Dick Flacks, a retired UCSB sociology professor and South County Co-President of SBCAN, is one of the loudest voices in the local fight for socially funded housing. Without a sustained, local source of funding, he doesn’t believe the city will ever meet the needs of its low- and moderate-income residents. And one of the best ways to accomplish that could be a number of new taxes funneled toward initiatives like the housing trust fund and the Housing Authority.

“The reliance on private development to do the job will not get us the affordable housing we need,” Flacks said. “Rental housing has to be subsidized.”

One of these options could be to increase the city’s transient occupancy tax — a tax imposed on guests staying at hotels, motels, or other commercial lodgings for less than 31 days — from 12 percent to 15 percent, he says, and use that 3 percent toward building affordable housing.

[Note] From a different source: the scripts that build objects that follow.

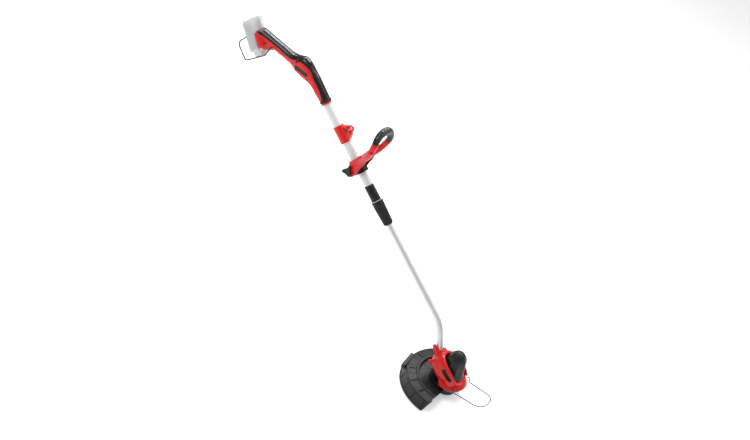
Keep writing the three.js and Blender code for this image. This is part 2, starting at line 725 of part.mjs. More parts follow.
function addCovers() {
  const { radius, bottom, top } = COVER;
  const hole = DOME.radius + 0.6;
  const cover = turned([
    [radius, bottom], ...coverOutline(0), [hole, top],
    [hole, top - 4], [radius - 14, 69], [radius - 5, 60], [radius - 2.8, 50], [radius - 3, bottom],
  ], 24);
  const [px, pz] = GUIDE_PIVOT;
  add(trimmer, "head_cover", cut(cover, rod(2, [px, -80, pz], [px, 80, pz], 10)), RED);
  const foot = [DOME.radius, COVER.bottom + 6];
  const inside = domeOutline(-2.5).reverse();
  const skin = turned([foot, ...domeOutline(0), ...inside, [DOME.radius - 2.5, COVER.bottom + 6]], 24);
  add(trimmer, "motor_cap", skin, BLACK);
}

function addMotor() {
  const plateDisc = ring(69, 8, 41.4, 45.4, 24);
  add(trimmer, "motor_plate", plateDisc, BLACK);
  const can = turned([[4, 46], [21, 46], [21, 108], [19.4, 108], [19.4, 47.6], [4, 47.6]]);
  add(trimmer, "motor_can", can, STEEL);
  const cap = turned([[4, 108.4], [21, 108.4], [21, 116], [12, 118], [4, 118]]);
  add(trimmer, "brush_cap", cap, BLACK);
  const rotor = join(
    rod(2.5, [0, 0, 18], [0, 0, 122], 12),
    rod(16.5, [0, 0, 56], [0, 0, 96], 20),
    rod(8, [0, 0, 95], [0, 0, 106], 16),
  );
  add(trimmer, "rotor", rotor, COPPER);
}

// The end of the guard's arc leans forward from the rim up, as x and z.
const GUARD_END = [[9, -10], [12, 2], [22, GUARD.height], [24, 60]];

function addGuard() {
  const { outer, shoulder, step, height, web, centre } = GUARD;
  const skin = 3;
  const profile = [
    [20, web], [step - 3, web], [step, height + 4], [shoulder, height], [outer, 2],
    [outer - skin, 2], [shoulder - skin, height - skin], [step + skin, height + 1],
    [step, web - skin], [20, web - skin],
  ];
  const bowl = solidOf(geometryOf(turned(profile, 48)).translate(...centre, 0));
  const hubHole = rod(30, [0, 0, 30], [0, 0, 60], 24);
  const farEnd = blockBetween([-25, 62, -10], [FAR, FAR, 60]);
  const room = plate([...GUARD_END, [-FAR, 60], [-FAR, -10]], -FAR, FAR);
  const arc = cut(bowl, hubHole, farEnd).intersect(room);
  const place = THREE.MathUtils.degToRad(194);
  const [tx, ty] = [Math.cos(place), Math.sin(place)].map((v, i) => v * 172 + centre[i]);
  const tab = new THREE.BoxGeometry(14, 80, 20).rotateZ(THREE.MathUtils.degToRad(187));
  add(trimmer, "guard", join(arc, solidOf(tab.translate(tx, ty, 36))), BLACK);
  const endLean = Math.atan2(GUARD_END[2][0] - GUARD_END[1][0], GUARD_END[2][1] - GUARD_END[1][1]);
  const blade = new THREE.BoxGeometry(1.5, 17, 26).rotateY(endLean).translate(18.9, 4 - shoulder, 20);
  add(trimmer, "line_cutter", solidOf(blade), STEEL);
}

function addSpool() {
  const wall = SPOOL_RADIUS - 3;
  const drum = turned([
    [2.6, 31], [wall, 31], [wall, 9], [SPOOL_RADIUS, 9], [SPOOL_RADIUS, 31],
    [wall, 34.5], [7, 34.5], [7, 40.6], [2.6, 40.6],
  ], 24);
  const eyelets = rod(1.8, [-80, 0, 20], [80, 0, 20], 10);
  add(trimmer, "spool_housing", cut(drum, eyelets), BLACK);
  const reel = [[8, 10], [40, 10], [40, 12], [34, 13], [34, 27], [40, 28], [40, 30], [8, 30]];
  add(trimmer, "spool", turned(reel, 24), PALE);
  add(trimmer, "spool_spring", coil(5.6, 0.8, 9, 29, 3), STEEL);
  const cap = turned([[0, 0], [17, 0], [19, 2.6], [42, 3.6], [44.5, 5.5], [44.5, 8.6], [0, 8.6]], 24);
  add(trimmer, "spool_cap", cap, BLACK);
  [1, 2].forEach((n) => {
    const side = n === 1 ? 1 : -1;
    add(trimmer, `cutting_line_${n}`, rod(1.1, [41 * side, 0, 20], [66 * side, 0, 20], 8), LINE);
  });
}

function addFlowerGuard() {
  const [px, pz] = GUIDE_PIVOT;
  const side = (s) => [
    [px, 45.5 * s, pz],
    [px, 54 * s, pz],
    [px + 3, 57.5 * s, pz - 2],
    [px + 9, 55 * s, pz - 12],
    [px + 15, 50 * s, 52],
    [104, 48.5 * s, 55],
    [142, 47 * s, 59],
    [GUIDE_REACH - 18, 43 * s, 61],
    [GUIDE_REACH - 6, 31 * s, 63],
    [GUIDE_REACH - 1, 15 * s, 64],
  ];
  const points = [...side(-1), [GUIDE_REACH, 0, 64], ...side(1).reverse()].map(vec);
  add(trimmer, "flower_guard", bar(points, WIRE_RADIUS, 4), STEEL);
}

addHousing();
addControls();
addBattery();
addUpperShaft();
addLoopHandle();
addLowerTube();
addHead();

export default trimmer;
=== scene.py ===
"""Looks of a cordless lawn edger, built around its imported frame.

Blender lengths are metres. Sizes in this file are millimetres unless they say otherwise, and a Place
turns them into the model's frame.
"""

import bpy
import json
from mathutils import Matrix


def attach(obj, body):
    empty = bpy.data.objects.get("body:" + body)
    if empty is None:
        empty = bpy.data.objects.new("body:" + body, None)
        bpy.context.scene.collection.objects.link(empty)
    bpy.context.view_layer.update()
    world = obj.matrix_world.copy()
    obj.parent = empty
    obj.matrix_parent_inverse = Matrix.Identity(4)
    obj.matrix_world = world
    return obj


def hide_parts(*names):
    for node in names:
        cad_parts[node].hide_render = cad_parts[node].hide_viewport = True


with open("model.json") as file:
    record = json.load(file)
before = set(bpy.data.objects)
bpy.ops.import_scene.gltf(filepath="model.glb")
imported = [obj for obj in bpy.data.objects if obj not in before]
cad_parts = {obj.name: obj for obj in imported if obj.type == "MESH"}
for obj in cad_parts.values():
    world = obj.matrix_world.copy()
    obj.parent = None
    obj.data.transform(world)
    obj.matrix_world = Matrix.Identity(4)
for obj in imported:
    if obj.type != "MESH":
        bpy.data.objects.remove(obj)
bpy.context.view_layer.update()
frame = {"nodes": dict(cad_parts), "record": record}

import json
import math

import bmesh
import bpy
import numpy as np
from mathutils import Matrix, Vector

MM = 0.001
TAU = 2 * math.pi

# ------------------------------------------------------------------ camera, first

CAMERA_RIGHT = Vector((0.7810, 0.5267, 0.3355))
CAMERA_UP = Vector((-0.5662, 0.3707, 0.7362))
CAMERA_BACK = Vector((0.2634, -0.7649, 0.5878))
LOOK_AT = Vector((-0.5092, 0, 0.4402))
CAMERA_DISTANCE = 7.5


def add_camera():
    data = bpy.data.cameras.new("camera")
    data.lens = 100
    data.clip_end = 50
    camera = bpy.data.objects.new("camera", data)
    bpy.context.scene.collection.objects.link(camera)
    turn = Matrix((CAMERA_RIGHT, CAMERA_UP, CAMERA_BACK)).transposed().to_4x4()
    camera.matrix_world = Matrix.Translation(LOOK_AT + CAMERA_BACK * CAMERA_DISTANCE) @ turn
    bpy.context.scene.camera = camera


add_camera()

# ------------------------------------------------------------------ places


class Place:
    """A frame in the model, with y to the user's left. at() takes millimetres along its axes."""

    def __init__(self, origin, x, z):
        self.origin = Vector(origin)
        self.x = Vector(x).normalized()
        self.z = Vector(z).normalized()
        self.y = self.z.cross(self.x)

    def at(self, x, y, z):
        return self.origin + (self.x * x + self.y * y + self.z * z) * MM

    def child(self, at, tilt):
        """A frame at a point of this one, turned about y by a number of degrees."""
        a = math.radians(tilt)
        x = self.x * math.cos(a) - self.z * math.sin(a)
        z = self.x * math.sin(a) + self.z * math.cos(a)
        return Place(self.at(*at), x, z)


JOINT = {joint["name"]: joint for joint in frame["record"]["behaviour"]["joints"]}
LEFT = Vector((0, 1, 0))
SLEEVE_STATION = 400  # where the twist joint sits along the tube
tube_axis = Vector(JOINT["sleeve_twist"]["axis"]).normalized()
shaft_origin = Vector(JOINT["sleeve_twist"]["pos_m"]) - tube_axis * SLEEVE_STATION * MM

WORLD = Place((0, 0, 0), (1, 0, 0), (0, 0, 1))
SHAFT = Place(shaft_origin, LEFT.cross(tube_axis), tube_axis)
GRIP_START = (-34, 0, 1026)
GRIP_TILT = -30
GRIP = SHAFT.child(GRIP_START, GRIP_TILT)
FOOT = SHAFT.child((-124, 0, 1146), 15)

# ------------------------------------------------------------------ meshes


def linked(mesh):
    obj = bpy.data.objects.new("blank", mesh)
    bpy.context.scene.collection.objects.link(obj)
    return obj


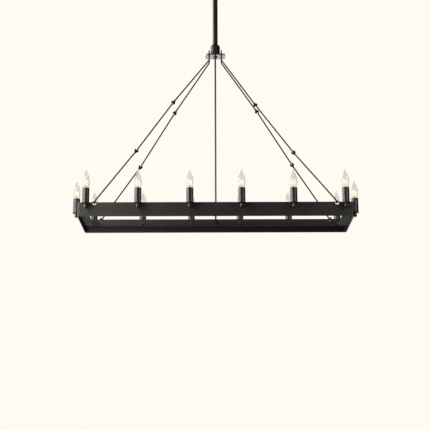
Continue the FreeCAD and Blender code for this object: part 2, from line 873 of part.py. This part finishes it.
os.makedirs("parts", exist_ok=True)
make_rails()
make_candles()
make_bulbs()
make_rods()
make_hub()
make_tubes()
make_wiring()
make_ceiling()
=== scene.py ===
import bpy
import json
import math
import numpy as np
from mathutils import Matrix, Vector


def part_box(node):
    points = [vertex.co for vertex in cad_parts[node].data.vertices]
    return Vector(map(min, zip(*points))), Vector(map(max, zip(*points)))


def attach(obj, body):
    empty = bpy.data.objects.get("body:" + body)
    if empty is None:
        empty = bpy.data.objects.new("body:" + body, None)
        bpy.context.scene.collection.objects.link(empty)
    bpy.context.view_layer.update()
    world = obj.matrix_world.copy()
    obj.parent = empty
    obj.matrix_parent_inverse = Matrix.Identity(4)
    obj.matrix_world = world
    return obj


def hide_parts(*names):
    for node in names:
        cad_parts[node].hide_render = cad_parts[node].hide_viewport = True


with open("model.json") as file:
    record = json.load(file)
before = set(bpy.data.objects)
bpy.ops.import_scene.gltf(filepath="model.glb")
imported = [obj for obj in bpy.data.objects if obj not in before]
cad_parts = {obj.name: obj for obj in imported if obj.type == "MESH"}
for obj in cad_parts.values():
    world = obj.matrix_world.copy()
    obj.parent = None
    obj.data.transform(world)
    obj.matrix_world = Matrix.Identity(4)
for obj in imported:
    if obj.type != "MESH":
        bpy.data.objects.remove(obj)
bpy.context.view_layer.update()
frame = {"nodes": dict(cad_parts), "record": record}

MM = 0.001


def low(node):
    """The low corner of a node's box, in metres."""
    return Vector(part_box(node)[0])


def high(node):
    """The high corner of a node's box, in metres."""
    return Vector(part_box(node)[1])


# Colours and node trees

def linear(hex_colour):
    """sRGB hex to linear colour with alpha 1."""
    values = [int(hex_colour[i:i + 2], 16) / 255 for i in (1, 3, 5)]
    return [v / 12.92 if v <= 0.04045 else ((v + 0.055) / 1.055) ** 2.4 for v in values] + [1.0]


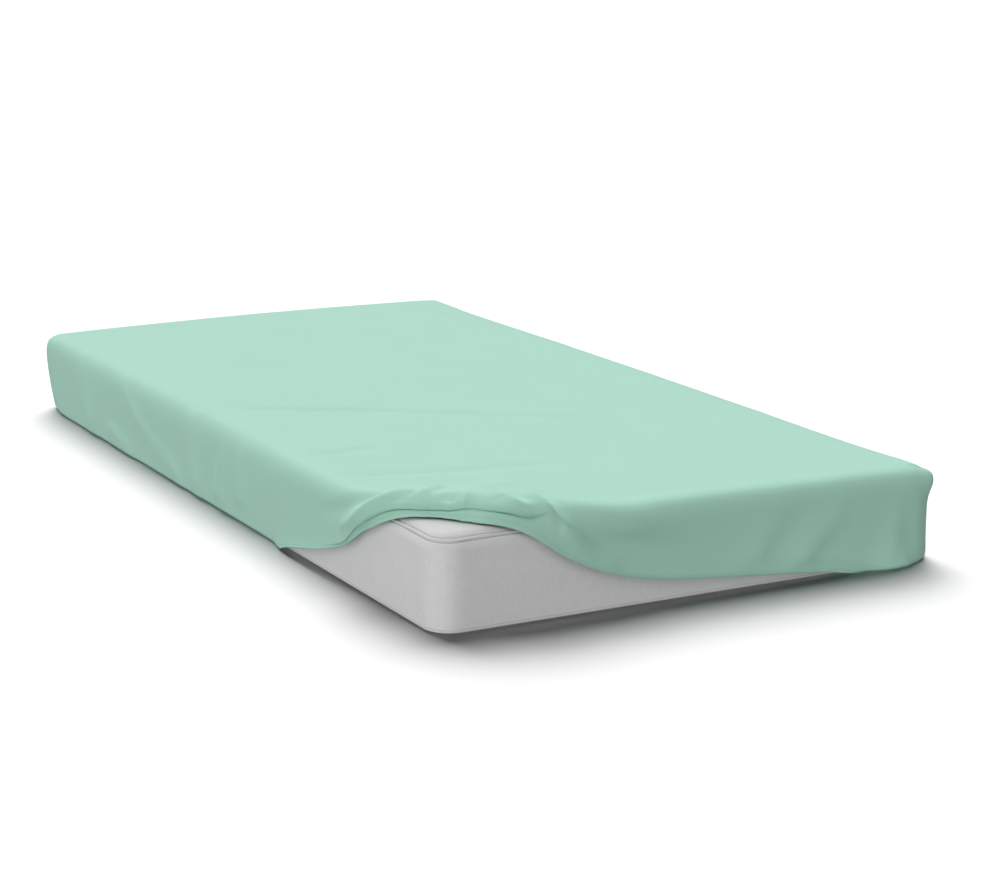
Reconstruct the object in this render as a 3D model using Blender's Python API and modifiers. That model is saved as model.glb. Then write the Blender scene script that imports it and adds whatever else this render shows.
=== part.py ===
"""A fitted sheet on a single mattress, with one corner of the sheet pulled up off it.

The frame's origin is on the floor under the middle of the mattress, X runs across its width and
Y along its length.  The lifted corner is the one at -X, -Y, and is called the near corner.

The cloth is laid out on two measures.  Its station is the way round the mattress's plan outline,
from the middle of the near corner and on towards +X.  Its drop is the way out over the top and
down the side, from where the rounded top edge begins, so it is negative on the top.  The rise is
how far the cloth stands off from where it would lie if it were tight.
"""
import math

import bmesh
import bpy
import numpy as np

# Mattress
WIDTH = 1.0
LENGTH = 2.0
BASE_Z = 0.0023
TOP_Z = 0.1677
PLAN_RADIUS = 0.05
SHOULDER_RADIUS = 0.03
BOTTOM_RADIUS = 0.008
CROWN_ACROSS = 0.006
CROWN_ALONG = 0.006
CROWN_CUTS_ACROSS = 4
CROWN_CUTS_ALONG = 8

# Pipings, half sunk into grooves in the mattress's seams
PIPING_RADIUS = 0.0032
PIPING_SINK = 0.0014
PIPING_CLEARANCE = 0.0003
TOP_PIPING_TILT = math.radians(49)
BOTTOM_PIPING_TILT = math.radians(135)
PIPING_ARC_STEPS = 6
PIPING_RUN_STEP = 0.16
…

Another would be to follow the example of Los Angeles and enforce a “mansion tax” on transfers of sales on properties over $5 million.

Either option would be another step toward addressing the housing crisis, he said, and with agencies like the Housing Authority being able to leverage city funding into more money to build 100 percent affordable housing, a little money can go a long way. 

City leadership has already shown that it takes the problem seriously, by allocating surplus funds toward housing and by writing affordable housing into its goals in the upcoming Housing Element.

“I’m now more optimistic,” Flacks said. “Two years ago, housing wasn’t as big a deal.”

But it’s definitely a big deal now and at the forefront of discussion as the city tries to meet its need for affordable housing. Advocates are meeting with city leadership, urging them toward funding projects that would provide more than the 10 percent minimum affordable units that most private developers begrudgingly offer, and warming them to the once-far-fetched idea of passing rent control in Santa Barbara.

‘…it’s stupid not to realize we need some rent control.’

Economists and property managers balk at the idea of a rent cap, and Mayor Randy Rowse has been a vocal opponent to rent control anytime the issue is raised at City Hall, but tenants and advocates continue to bang the drum, and the council is now in a 3-3 split, with Councilmember Alejandra Gutierrez considered by many housing advocates as the swing vote that may tip the scales.

“Rent control enables people to stay in their apartments,” Flacks said. “Economists can’t argue with that; the data are clear. It doesn’t help people find apartments, it doesn’t increase supply, but I think it’s stupid not to realize we need some rent control.”

For many housing advocates, that leaves the city at a crossroads. If the soul of a city is in its people, then for Santa Barbara, it is in the unique mix of people who have landed here on the tip of the South Coast: the homegrown locals of every color and background; working-class first-generation Latino families; longtime business owners; transplants from all across the country; and Summer Solstice–celebrating, Fiesta-dancing, counter-culture-leaning SBCC and UCSB grads who found themselves in Santa Barbara for college and stayed forever. 

If the only ones who can afford to live here are the wealthy, does Santa Barbara’s vibrant culture fade along with its workforce, and will it become another playground for the upper class, like the Hamptons? Where does that leave the rest?

For people who’ve already been priced out of town, like former S.B. High football coach Holguin, all that’s left to do for now is look forward to a future where they can once again afford to call Santa Barbara home. 

“One day, I’ll be back in Santa Barbara,” Holguin said, “but for the time being, I’m going to ride this journey until my kids are done with high school. Sad to see what Santa Barbara has become.”